Looking to learn how to start a garden?
It is perfectly normal not to know where to start. This post goes over the basic steps you should take when you want to start gardening. It’s a great pastime and you can have lots of fun doing it. Here are some handy tips to get you going.
1. Choose What You Want to Grow
As a rule, you shouldn’t grow anything that you won’t eat unless it’s flowers. You should mainly focus on vegetables, fruits, and herbs that your family enjoys the most. Your choice of crops should make sense for your climate and soil type. Establish what your gardening zone is and get the estimates for the first and last frost dates. You might want to talk to a few successful gardeners in the area to establish which crops do well. If you have a small garden, you want to avoid crops like giant pumpkins that grow over a large area.
2. Choose an Ideal Location for Your Garden
Vegetables and fruits usually require a minimum of five hours under direct sunlight every day so that they can fruit. Herbs, root veggies, and herbs do well in partial shade. This should inform your positioning of the garden. Also, consider the accessibility of the garden since you will need to water, pick, and care for the plants. A garden that’s out of sight will tend to be neglected. For this reason, you should locate the garden is as close as possible to the house. If you have wildlife, pets, or kids running around, you might want to devise ways to keep them away. Also, avoid areas with strong winds and frost pockets.
3. Plan Your Garden Beds
Once you’ve identified a great spot for your garden, you now need to decide on the type and size of the garden beds. Using raised beds is recommended since they’re attractive and make it easier to work in your garden. However, they dry out much quicker than sunken beds so they may not be an ideal choice for very dry areas.

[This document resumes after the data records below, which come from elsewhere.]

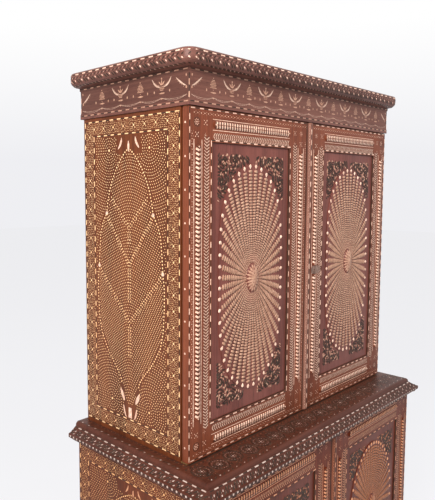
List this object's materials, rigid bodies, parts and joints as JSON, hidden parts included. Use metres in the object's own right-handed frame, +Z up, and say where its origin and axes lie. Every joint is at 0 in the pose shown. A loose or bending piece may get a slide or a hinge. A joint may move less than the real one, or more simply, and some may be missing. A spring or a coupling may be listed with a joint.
{
  "type": "cupboard",
  "caption": "Two-stage cupboard with inlaid panelled doors, a frieze and moulded cap, on a deeper base with a second pair of doors.",
  "frame": {"origin": "on the floor, under the centre of the whole outline", "axes": "+X to the viewer's right seen from the doors, +Y from the doors to the back, +Z up"},
  "size_m": [1.218, 0.617, 1.926],
  "materials": {
    "door_wood": "satin lacquer over red-brown hardwood, inlaid",
    "panel_wood": "satin lacquer over red-brown hardwood",
    "bone_work": "bone beads let into red-brown wood, lacquered",
    "case_wood": "satin lacquer over red-brown hardwood, inlaid",
    "moulding_wood": "satin lacquer over darker brown hardwood, inlaid",
    "inner_wood": "plain planed hardwood",
    "brass": "aged, satin",
    "lock_iron": "dark, worn"
  },
  "bodies": {
    "root": {"plinth_front": "moulding_wood", "plinth_returns": "moulding_wood", "base_bottom_board": "moulding_wood", "base_front_rail": "moulding_wood", "base_top_board": "moulding_wood", "base_moulding": "moulding_wood", "cap_moulding": "moulding_wood", "cap_board": "moulding_wood", "upper_left_side": "case_wood", "upper_right_side": "case_wood", "base_left_side": "case_wood", "base_right_side": "case_wood", "upper_top_board": "case_wood", "frieze_front": "case_wood", "frieze_returns": "case_wood", "base_back_boards": "inner_wood", "base_shelf": "inner_wood", "upper_bottom_board": "inner_wood", "upper_back_boards": "inner_wood", "upper_shelves": "inner_wood", "shelf_cleats": "inner_wood", "stage_dowels": "inner_wood", "pivot_plates": "brass"},
    "upper_left_door": {"upper_left_hinge_stile": "door_wood", "upper_left_meeting_stile": "door_wood", "upper_left_rails": "door_wood", "upper_left_panel": "panel_wood", "upper_left_sunburst": "bone_work", "upper_left_strips": "door_wood", "upper_left_bolt_guides": "brass"},
    "upper_left_top_bolt": {"upper_left_top_bolt": "brass"},
    "upper_left_bottom_bolt": {"upper_left_bottom_bolt": "brass"},
    "upper_right_door": {"upper_right_hinge_stile": "door_wood", "upper_right_meeting_stile": "door_wood", "upper_right_rails": "door_wood", "upper_right_panel": "panel_wood", "upper_right_sunburst": "bone_work", "upper_right_strips": "door_wood", "upper_right_cover_bead": "door_wood", "upper_right_lock": "lock_iron"},
    "upper_right_lock_bolt": {"upper_right_lock_bolt": "brass"},
    "lower_left_door": {"lower_left_hinge_stile": "door_wood", "lower_left_meeting_stile": "door_wood", "lower_left_rails": "door_wood", "lower_left_panel": "panel_wood", "lower_left_sunburst": "bone_work", "lower_left_strips": "door_wood", "lower_left_bolt_guides": "brass"},
    "lower_left_top_bolt": {"lower_left_top_bolt": "brass"},
    "lower_left_bottom_bolt": {"lower_left_bottom_bolt": "brass"},
    "lower_right_door": {"lower_right_hinge_stile": "door_wood", "lower_right_meeting_stile": "door_wood", "lower_right_rails": "door_wood", "lower_right_panel": "panel_wood", "lower_right_sunburst": "bone_work", "lower_right_strips": "door_wood", "lower_right_cover_bead": "door_wood", "lower_right_lock": "lock_iron"},
    "lower_right_lock_bolt": {"lower_right_lock_bolt": "brass"}
  },
  "joints": [
    {"name": "upper_left_swing", "type": "hinge", "parent": "root", "child": "upper_left_door", "pos_m": [-0.532, -0.1565, 0.9], "axis": [0, 0, -1], "range_deg": [0, 92]},
    {"name": "upper_left_top_bolt_slide", "type": "slide", "parent": "upper_left_door", "child": "upper_left_top_bolt", "axis": [0, 0, 1], "range_m": [0, 0.012]},
    {"name": "upper_left_bottom_bolt_slide", "type": "slide", "parent": "upper_left_door", "child": "upper_left_bottom_bolt", "axis": [0, 0, -1], "range_m": [0, 0.012]},
    {"name": "upper_right_swing", "type": "hinge", "parent": "root", "child": "upper_right_door", "pos_m": [0.532, -0.1565, 0.9], "axis": [0, 0, 1], "range_deg": [0, 92]},
    {"name": "upper_right_lock_bolt_slide", "type": "slide", "parent": "upper_right_door", "child": "upper_right_lock_bolt", "axis": [-1, 0, 0], "range_m": [0, 0.01]},
    {"name": "lower_left_swing", "type": "hinge", "parent": "root", "child": "lower_left_door", "pos_m": [-0.568, -0.2615, 0.1], "axis": [0, 0, -1], "range_deg": [0, 92]},
    {"name": "lower_left_top_bolt_slide", "type": "slide", "parent": "lower_left_door", "child": "lower_left_top_bolt", "axis": [0, 0, 1], "range_m": [0, 0.012]},
    {"name": "lower_left_bottom_bolt_slide", "type": "slide", "parent": "lower_left_door", "child": "lower_left_bottom_bolt", "axis": [0, 0, -1], "range_m": [0, 0.012]},
    {"name": "lower_right_swing", "type": "hinge", "parent": "root", "child": "lower_right_door", "pos_m": [0.568, -0.2615, 0.1], "axis": [0, 0, 1], "range_deg": [0, 92]},
    {"name": "lower_right_lock_bolt_slide", "type": "slide", "parent": "lower_right_door", "child": "lower_right_lock_bolt", "axis": [-1, 0, 0], "range_m": [0, 0.01]}
  ]
}
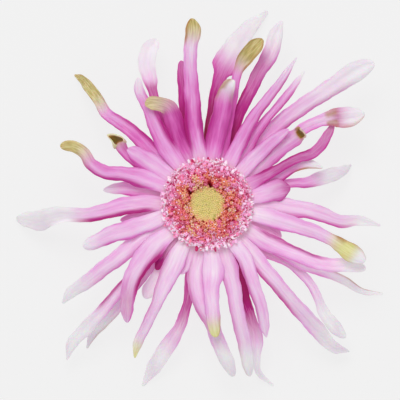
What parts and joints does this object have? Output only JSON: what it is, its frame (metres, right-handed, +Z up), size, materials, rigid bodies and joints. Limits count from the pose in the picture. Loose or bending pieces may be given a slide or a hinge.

Make a point of planting your garden in beds or blocks of plants instead of single rows. A typical bed is 3 or 4 feet across. It should be narrow enough to allow you to reach the center from the sides. It should be a maximum of 10 feet long so you don’t have to step into the bed to compact the ground.
Place the plants in a grid pattern or in rows inside the garden beds. This will help to minimize walkways and maximize space for growing. Only add soil condiments and fertilizer to the planting area to save on money and time. You might want to plant companion plants to help attract insects and boost yields.
Don’t get too ambitious when starting out. Start small and grow gradually. A small and well taken care of garden can produce more than a large one that’s poorly tended. Each plant should have enough room to grow so make sure to plant with the end in mind. Overcrowding the plants will make it difficult for them to grow to their full potential.
4. Buy Some Gardening Tools
Using the right tools for your garden will make your work much easier. You certainly wouldn’t use a butter knife to chop up carrots, would you? Some of the basic gardening tools you should invest in include a garden hose, dirt rake, scuffle hoe, leaf rake, garden shovel, and other hand tools. Avoid buying cheap plastic tools and instead go for real metal. These tools will last much longer. Keep the tools sharp and clean and get the right size to reduce the risk of injury. Using good tools helps save time and reduce the amount of effort required to get simple jobs done.
5. Test the Soil
The soil is one of the most important considerations when starting a garden. Before you get started with the garden beds and planting, you want to find out a few things about the soil in your area. Is it alkaline, acidic, or neutral? Is it sand, silt, clay, or a mixture? Is it rocky? Is there a risk of contamination from structures bordering the garden? Does it have the right amounts of nutrients?
You can answer some of these questions by mere observation, but others will require lab tests. Most garden crops do well with a pH of 7 (neutral). It is, therefore, important to find out what kind of pH the plants you want to grow thrive in before you start gardening. Make sure the soil has balanced nutrient levels.
You can get an at-home soil test kit from most hardware stores for around $10. This kit can help you test pH, phosphate, phosphorous, and nitrogen levels.
6. Build Your Soil
If you are starting out with sod, you will need to cut it up into lumps and repurpose it, till it in, or lay down cardboard or wet newspaper to smother it and build a bed on top. Make sure to prepare in fall since it’s the best time, but you can always do it in spring as well.
The soil should be deep, fertile, well-drained, and rich in organic matter. Healthy soil plays a critical role in making plants healthy and vibrant. It also improves nutrition and pest resistance.
7. Choose Between Seeds and Transplants
Some plants are not meant to be transplanted. They do best when they start and finish in the same place. These include carrots, peas, beets, spinach, nasturtiums, and snapdragons. The reason for this is down to the fact that they have a delicate root system. Plants that germinate quickly such as turnips, beets, peas, and beans also do best when you start from the seed. Check out the types of seeds your local farmer or garden center has to offer when selecting seeds.
Starting out with baby plants allows you to have more control of the results in your garden. They give you a jumpstart on the season because they’ll mature faster and you’ll harvest much earlier. Transplants are more resistant to pests and insects. Talk to a professional at Royal Decks to help you decide what to go with.
8. Plant with Care
Check out the transplant containers and seed packets for instructions of how to plant. There’s really not much to it. Just dive in and start planting. You will learn as you go along.